Mobile Broadband tech such as 4G and the much touted 5G (which is not yet available and hence not yet suitable to consider as business broadband choice in UK), also suffers multiple problems, none of which you can have much control over. (Although opening an office in a location where there is no mobile coverage at all is under your control and may not be the wisest move).
Highly asymmetrical connections (usually faster download than upload) may prove particularly unsuitable for your business, for instance, if you have regular huge data back-ups (e.g. terabytes of architectural blueprints), or updates with millions of frequently changing data points, or massive file sizes needing to be sent quickly eg high resolution video, Xrays, and so on). The nature of these “failure modes” and possible mitigration strategies will vary by enterprise need and deployment scenario.
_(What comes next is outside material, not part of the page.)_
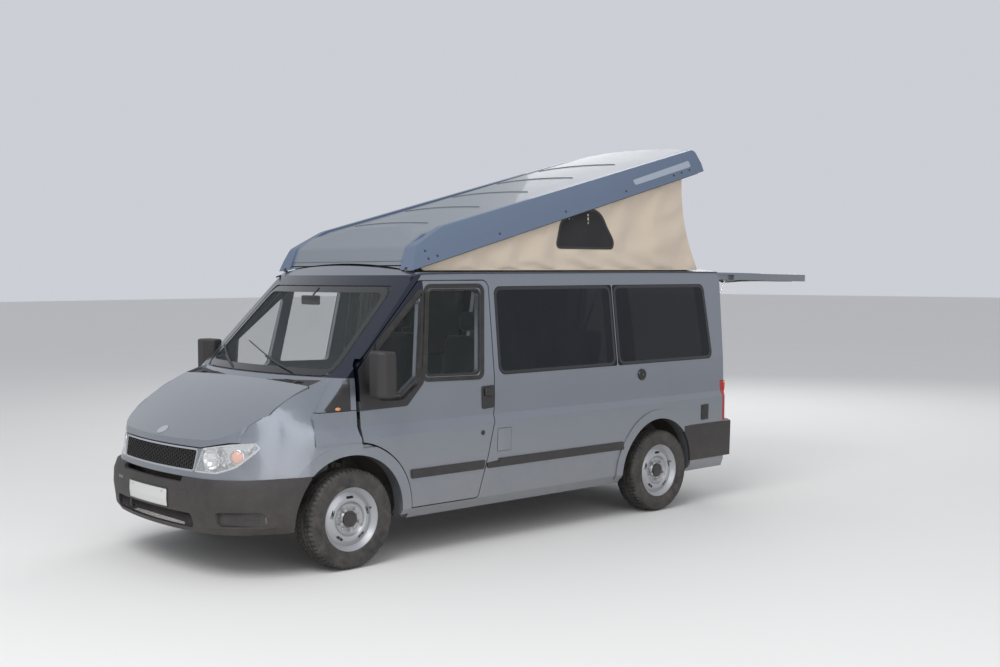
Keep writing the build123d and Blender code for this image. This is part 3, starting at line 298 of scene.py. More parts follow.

Telecom Trivia: The A in ADSL stands for asymmetric. The V in VDSL stands for Very. Honestly!
Leased lines and full fibre products, such as FTTP, carry a cost burden, especially because full fibre is not yet ubiquitous across the UK, and you may need to pay over the odds for installation and rental. However, this may be precisely what your company needs to be able to operate in the 21st century.
The main considerations for choosing a broadband technology, and then a provider should begin from that point of : What business impact of service failure do we NOT want to happen. You need to have foreseen possible events and taken on board what such events will mean to your business. You will also need crisis management strategies and responses in place.
You will need to consider the importance of continuity (outages etc) and performance (eg line degradation, latency).
Then, you need to consider redundancy – what happens if that connection goes down? You will need a second connection, preferably a different technology and definitely from a different supplier, to stay online.
You must consider if the tech you have chosen is a) fit for purpose b) available c) affordable.